One key component of building a more democratic and inclusive Next Generation Internet is ensuring the infrastructures underpinning the internet itself are secure, safe and resilient. We live in a time of growing cyber threats: from rising cyber crime to ever more sophisticated cyber warfare capabilities. Existing weaknesses and flaws in the internet’s physical infrastructure and protocols also require urgent mending. Governments, the private sector and citizens need access to the right tools and information to help them protect themselves against these kinds of threats, and larger systems changes are required to ensure our (critical) infrastructures are resilient in the face of merging challenges such as quantum computing-enabled cracking of encryption.
As discussions about the potential transformative impact of AI and Machine Learning have come to dominate public debate in recent years, so have concerns about the potential negative side-effects of allowing these kinds of technologies to play an ever-larger role in decision-making and the governing of our societies. The development of ethical AI and ML tools doesn’t only involve the use of responsibly managed data (make sure we have a representative sample, privacy and anonymity is ensured) and algorithms that don’t further existing societal biases (around gender and ethnicity, for example), but also that the tools themselves are used for purposes we consider ethically just. Ensuring we have solutions that are fair and inclusive along the value chain (from data generation to the impact of the decisions being made or tasks replaced).
The proliferation of “fake news” and the weaponisation of information is a key challenge for the internet today, threatening the fundaments of our democracies and even societies. Ensuring access to trustworthy information, and preventing the deliberate manipulation of information flows without resorting to censorship and hampering of freedom of speech remains an unsolved challenge however.
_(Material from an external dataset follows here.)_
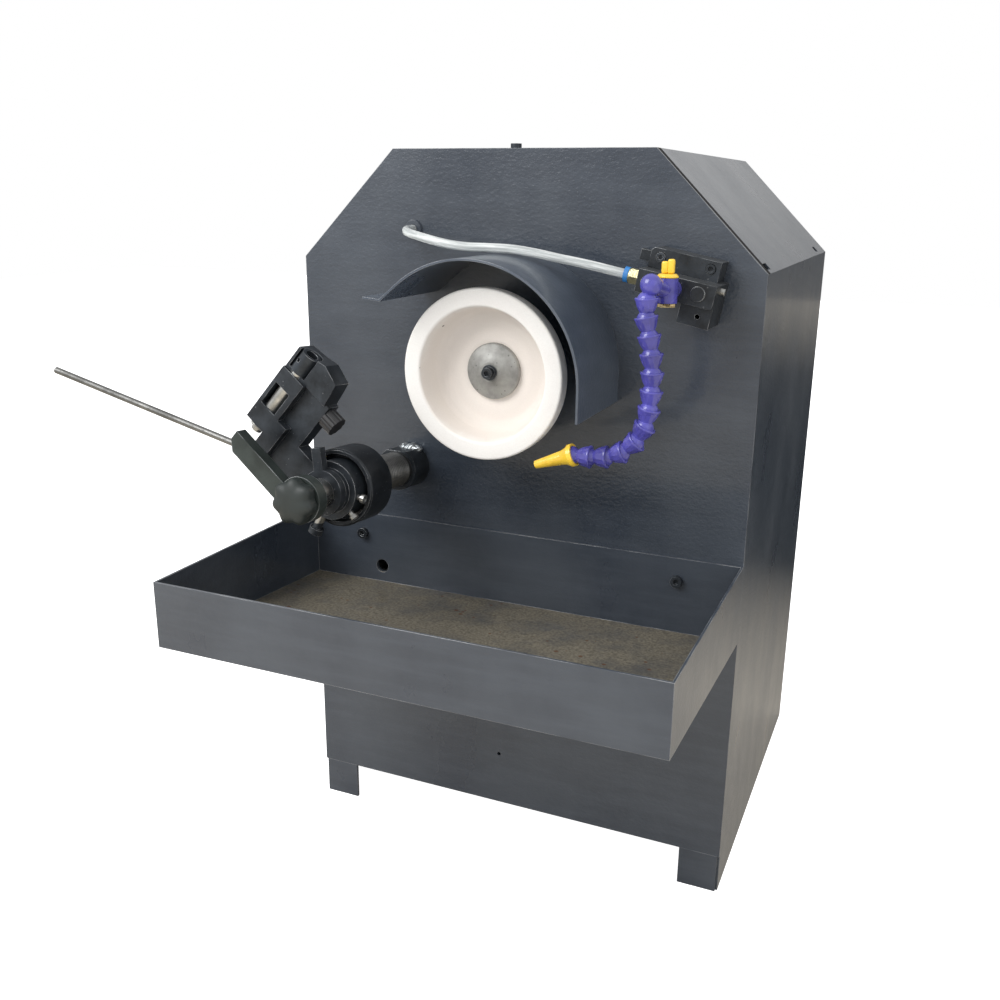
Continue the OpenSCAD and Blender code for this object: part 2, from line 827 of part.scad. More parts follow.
module tap_handle() {
    disc_low = barrel_top + face_gap;
    disc_h = 3;
    lever_h = 11.5;
    ring_h = 3;
    ring_low = barrel_low - face_gap - ring_h;
    color("#f2b21c") translate([tap_x, front_y - tap_out, 0]) {
        translate([0, 0, ring_low]) cylinder(r = stem_r, h = disc_low - ring_low + eps);
        translate([0, 0, disc_low]) cylinder(r = 8.6, h = disc_h);
        translate([-5, -2.5, disc_low + disc_h - eps]) cube([10, 5, lever_h]);
        translate([0, 0, ring_low]) cylinder(r = 7, h = ring_h);
    }
}

// Direction of each segment at rest, in degrees from the horizontal.
seg_heading = [-88, -78, -80, -85, -90, -95, -103, -119, -139, -159, -174, -179];
nozzle_heading = -160;

// Start of segment i: the tap's outlet plus all the segments before it.
function seg_start(i) = i == 0 ? hose_start :
    seg_start(i - 1) + seg_pitch * [cos(seg_heading[i - 1]), sin(seg_heading[i - 1])];

// Places a piece whose axis, z, runs along a segment.
module on_hose(at, heading) {
    on_face(at[0], at[1], hose_out) rotate([0, 0, heading]) rotate([0, 90, 0]) children();
}

socket_r = ball_r + ball_gap;
mouth = -2.8;

module hose_segment(i) {
    bell_r = socket_r + socket_wall;
    color("#4a3fa0") on_hose(seg_start(i), seg_heading[i]) difference() {
        union() {
            turned([
                [0, mouth], [bell_r - 0.2, mouth], [bell_r, mouth + 1.2], [bell_r - 0.3, 1.2],
                [bell_r - 1.4, 4.6], [neck_r + 0.5, 8.2], [neck_r, 9.4], [0, 9.4]
            ]);
            translate([0, 0, seg_pitch]) sphere(r = ball_r);
        }
        sphere(r = socket_r);
        translate([0, 0, mouth - ball_d]) cylinder(r = socket_r * cos(20), h = ball_d + 0.2);
        translate([0, 0, -1]) cylinder(r = flow_r, h = seg_pitch + ball_d);
        translate([0, 0, seg_pitch + 5]) cylinder(r = ball_d, h = ball_d);
    }
}

module nozzle() {
    bell_r = socket_r + socket_wall;
    tip_r = 3.4;
    color("#f2b21c") on_hose(seg_start(len(seg_heading)), nozzle_heading) difference() {
        turned([
            [0, mouth], [bell_r, mouth], [bell_r, 1], [socket_r + 0.6, 2], [socket_r - 1, 5],
            [socket_r - 2, 8.5], [tip_r, nozzle_len], [0, nozzle_len]
        ]);
        sphere(r = socket_r);
        translate([0, 0, mouth - ball_d]) cylinder(r = socket_r * cos(20), h = ball_d + 0.2);
        translate([0, 0, -1]) cylinder(r = tip_r - 1.2, h = nozzle_len + 2);
    }
}

// ---- Tool arm ----

// Places a piece on the arm's shaft. Along the shaft is z; x runs along the
// bent bracket's foot at rest, towards the lower right, and y up its upright.
module on_arm(s = 0) {
    on_face(-arm_x, arm_z) rotate([-arm_tilt, 0, 0]) rotate([0, 0, -arm_rest])
        translate([0, 0, s]) children();
}

// Cuts away what lies behind a plane at the given distance from the panel.
module behind_face(out) {
    on_face(-arm_x, arm_z, out) translate([-100, -100, -200]) cube([200, 200, 200]);
}

sleeve_r = sleeve_d / 2;
arm_shaft_r = arm_shaft_d / 2;
collar_end = collar_out + collar_w;
recess_depth = 12;
sleeve_end = collar_end - recess_depth + 2;
washer_s = collar_end - recess_depth + face_gap;
washer_t = 1.5;
hub_s = washer_s + washer_t + face_gap;
hub_end = 150;
bracket_s = 139;
stop_ring_s = bracket_s + bracket_t + face_gap;
stop_ring_t = 8;
bar_s = 185;
bar_t = 12;
knob_s = bar_s + bar_t + face_gap;
knob_t = 14;
stud_r = 8;

module arm_boss() {
    nut_in = 22;
    color(black) {
        difference() {
            on_arm(-10) cylinder(r = boss_d / 2, h = boss_len + 10);
            on_arm(-20) cylinder(r = sleeve_r + run_gap, h = boss_len + 40);
            behind_face(0);
            on_face(-arm_x, arm_z) rotate([-arm_tilt, 0, 0])
                translate([-40, boss_d / 2 - 3, -20]) cube([80, 20, boss_len + 40]);
        }
        difference() {
            on_arm(-nut_in) cylinder(r = sleeve_r + 8, h = nut_in, $fn = 6);
            on_arm(-nut_in - 1) cylinder(r = sleeve_r + run_gap, h = nut_in + 2);
            on_face(-arm_x, arm_z, -panel_t) translate([-60, -60, 0]) cube([120, 120, 60]);
        }
    }
}

module threaded_sleeve() {
    color("#6d6a66") on_arm(-26) ring(sleeve_r, arm_shaft_r + run_gap, sleeve_end + 26);
}

module thrust_washer() {
    color("#8f9496") on_arm(washer_s) ring(hub_d / 2, sleeve_r + face_gap, washer_t);
}

module feed_collar() {
    r = collar_d / 2;
    web = collar_w - recess_depth;
    color(black) on_arm(collar_out) turned([
        [sleeve_r + run_gap, 0], [r - 1.5, 0], [r, 1.5], [r, collar_w - 1.5],
        [r - 1.5, collar_w], [hub_d / 2 + 4.5, collar_w], [hub_d / 2 + 4.5, web],
        [sleeve_r + run_gap, web]
    ]);
}

module pivot_shaft() {
    tail = 22;
    color("#8e8e88") on_arm() {
        translate([0, 0, -tail]) cylinder(r = arm_shaft_r, h = bar_s + tail);
        translate([0, 0, bar_s - eps]) cylinder(r = stud_r, h = bar_t + knob_t - 3);
    }
}

foot_top = 9;
foot_low = -23;
upright_w = 16;
groove_x = -(bracket_reach + 11);
block_left = -(bracket_reach + tool_block_w);
thumb_y = 46;
thumb_s = bracket_s + bracket_t / 2;
thumb_r = 4;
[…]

Under this topic, we would explore potential solutions for specific issues such as fake news bots and preventing filter bubbles, but also take a wider view in trying to strengthen (social) media ecosystems and exploring alternative sustainable business models for quality news and information provision.
With the internet becoming ever more pervasive in our lives and societies, shaping our jobs, our cities, our interactions with the government and so forth, it has become harder and harder for individuals to shape our relationships with, or opt out of “the internet” altogether. With the rise of the smart city, and the millions of connected IoT-devices that will underpin it tracking our every move, how do we ensure citizens can meaningfully consent to what happens with the data they generate, and retain their privacy? With everything from our smart vacuums to credit card companies collecting and selling our data to the highest bidder (through very opaque processes), we need new solutions that help citizens give informed consent, as well as the ability to completely opt out of being part of, for example, data sharing systems, while still being able to use key services.
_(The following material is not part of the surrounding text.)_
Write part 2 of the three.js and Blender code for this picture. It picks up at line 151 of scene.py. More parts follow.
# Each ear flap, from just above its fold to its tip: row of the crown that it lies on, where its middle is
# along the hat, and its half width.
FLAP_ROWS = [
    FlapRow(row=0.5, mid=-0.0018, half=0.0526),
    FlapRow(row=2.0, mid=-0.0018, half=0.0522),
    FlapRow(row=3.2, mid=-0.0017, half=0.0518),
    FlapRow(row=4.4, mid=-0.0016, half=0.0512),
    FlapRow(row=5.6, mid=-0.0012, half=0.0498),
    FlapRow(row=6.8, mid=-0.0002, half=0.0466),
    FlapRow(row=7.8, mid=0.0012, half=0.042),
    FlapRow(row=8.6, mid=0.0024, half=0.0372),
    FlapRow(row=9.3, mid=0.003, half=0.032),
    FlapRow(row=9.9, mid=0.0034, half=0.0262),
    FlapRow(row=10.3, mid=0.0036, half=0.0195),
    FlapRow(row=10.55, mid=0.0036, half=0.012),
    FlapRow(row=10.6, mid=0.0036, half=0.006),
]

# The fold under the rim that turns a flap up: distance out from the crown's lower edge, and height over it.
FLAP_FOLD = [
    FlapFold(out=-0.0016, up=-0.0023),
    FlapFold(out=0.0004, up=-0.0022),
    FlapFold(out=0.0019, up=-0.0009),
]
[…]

Most of the issues the internet faces today are a direct consequence of the increased monopolization of the internet, and the business models that sustain this dynamic- and when not, at the very least are more complicated to address because so few actors have the power to do so. We urgently require new business models that can provide an alternative to the reigning advertising-supported model, and can sustain a more pluralistic and healthy digital economy. Alternative models, such as platform cooperativism or blockchain-enabled micropayments systems can help empower smaller players, help level the playing field and offer better protections to consumers and digital workers. We need to support initiatives and SMEs that operate under these alternative models, through policy (protecting net neutrality, designing next generation competition and antitrust policy) and funding support.
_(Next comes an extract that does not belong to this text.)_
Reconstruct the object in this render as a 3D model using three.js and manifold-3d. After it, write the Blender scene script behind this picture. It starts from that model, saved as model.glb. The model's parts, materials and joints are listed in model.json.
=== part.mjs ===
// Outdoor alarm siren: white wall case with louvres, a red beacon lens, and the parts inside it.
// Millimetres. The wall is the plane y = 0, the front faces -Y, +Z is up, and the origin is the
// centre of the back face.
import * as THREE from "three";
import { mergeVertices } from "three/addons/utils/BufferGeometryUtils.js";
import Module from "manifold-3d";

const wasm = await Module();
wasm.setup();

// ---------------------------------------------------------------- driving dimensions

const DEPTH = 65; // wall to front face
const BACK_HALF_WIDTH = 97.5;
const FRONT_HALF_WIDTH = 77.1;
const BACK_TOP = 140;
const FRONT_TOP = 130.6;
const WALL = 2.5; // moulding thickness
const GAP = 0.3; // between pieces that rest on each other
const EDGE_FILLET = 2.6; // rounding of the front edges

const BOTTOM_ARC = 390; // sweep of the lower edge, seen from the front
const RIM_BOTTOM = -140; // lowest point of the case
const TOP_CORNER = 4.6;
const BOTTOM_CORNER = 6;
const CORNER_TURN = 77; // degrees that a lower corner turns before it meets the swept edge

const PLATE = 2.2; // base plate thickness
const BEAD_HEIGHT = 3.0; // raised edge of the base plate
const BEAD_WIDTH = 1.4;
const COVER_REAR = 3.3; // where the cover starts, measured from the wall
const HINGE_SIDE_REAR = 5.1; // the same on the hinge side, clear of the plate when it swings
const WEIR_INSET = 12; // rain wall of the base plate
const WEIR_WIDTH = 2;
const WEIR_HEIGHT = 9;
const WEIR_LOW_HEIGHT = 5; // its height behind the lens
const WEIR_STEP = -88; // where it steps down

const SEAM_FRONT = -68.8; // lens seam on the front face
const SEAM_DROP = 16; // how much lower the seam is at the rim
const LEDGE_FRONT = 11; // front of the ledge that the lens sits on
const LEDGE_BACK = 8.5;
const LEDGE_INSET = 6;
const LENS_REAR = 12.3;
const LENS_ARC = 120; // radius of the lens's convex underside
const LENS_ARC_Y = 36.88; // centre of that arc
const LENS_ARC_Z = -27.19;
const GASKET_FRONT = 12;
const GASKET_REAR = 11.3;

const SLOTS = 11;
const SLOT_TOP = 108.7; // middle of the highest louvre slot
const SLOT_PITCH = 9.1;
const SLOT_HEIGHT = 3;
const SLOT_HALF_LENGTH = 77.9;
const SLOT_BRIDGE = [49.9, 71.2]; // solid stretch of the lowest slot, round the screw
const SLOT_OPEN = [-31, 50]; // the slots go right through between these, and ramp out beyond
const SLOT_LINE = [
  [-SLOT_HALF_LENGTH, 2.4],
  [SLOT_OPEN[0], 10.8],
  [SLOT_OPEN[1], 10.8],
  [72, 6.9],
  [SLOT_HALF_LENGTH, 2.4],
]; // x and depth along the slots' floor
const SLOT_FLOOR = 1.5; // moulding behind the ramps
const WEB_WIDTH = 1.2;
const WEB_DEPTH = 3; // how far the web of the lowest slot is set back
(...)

One key challenge for the internet moving forward is ensuring that the hardware and infrastructures underpinning it are sustainable and can meaningfully contribute to building a more circular economy. The challenges around the internet’s environmental footprint are myriad: from the extraordinary amount of energy used by data centres and emerging technologies like blockchain, to the costly mining processes behind the materials making our tech devices function. Though there is a growing recognition of these issues, we do not yet see enough solutions- this is we think a space where Europe can start to play an important front-runner role.
Issue mapping
The results of the mapping excercise suggest that European sources and Europeans in general are more concerned about the social aspects of new technologies (see: the crowded diagonal line of the chart). Nevertheless, some meaningful exceptions (outliers) might be pointed out. E.g. cluster of terms related to net neutrality issues is discussed more intensively in the US media, while robotic operating systems and quantum computing technologies are more popular topics in the European sources.
Charts
This section compares the trends of terms across different sources provides interesting insights. Tech journalists and scientists have different focus in their analyses, which is well reflected by such words as ai or machine learning. These more general words have a robust trend in popular news sources, with much less significant increase in academic sources. On the other hand, scientists do research on smaller sub-fields in the field of artificial intelligence, such as learning models. The charts also show the difference in social science (SSRN) and computer science (Arxiv) research fields. As an example, the term “discriminatory” has been on a stronger trend in abstracts of working papers published in SSRN than in Arxiv.
Trend Robustness
Online privacy is a widely discussed issue within the academia. In order to identify main research topics we have done a quick topic modeling exercise. First we have web-scraped working papers related to online privacy from the perspective of Social Sciences: SSRN. On this dataset we have performed document clustering using tf-idf, multidimensional scaling, k-means and pyLDAvis.
Online privacy case study
Topic models are of great help in automating the analysis process of exploring the structure of a large set of documents by clustering documents based on the words that occur in them. It is assumed that documents on similar subjects tend to use a similar vocabulary. Topic modeling is one of the most powerful techniques in text mining used for discovering the latent topics that occur in collection of text documents and examining the relationships among them (Jelodar et al. 2017). Visualization explanation: the bubbles represent topics identified by the LDA. The number of topics is arbitrarily set to 15. The positions of bubbles are determined by computing the distance between topics, and then the inter-topic distances are projected onto two dimensions (see: Chuang et al., 2012). The topic’s prevalence is shown by the size of the bubble. In the right panel, bars represent the individual terms that help interpreting the currently selected topic on the left. A pair of overlying bars represent both the corpus-wide frequency of a given term as well as the topic-specific frequency of the term (see: Chuang et al., 2012). E.g. the currently marked (active - red) topic depicts the cluster of working papers related to online privacy.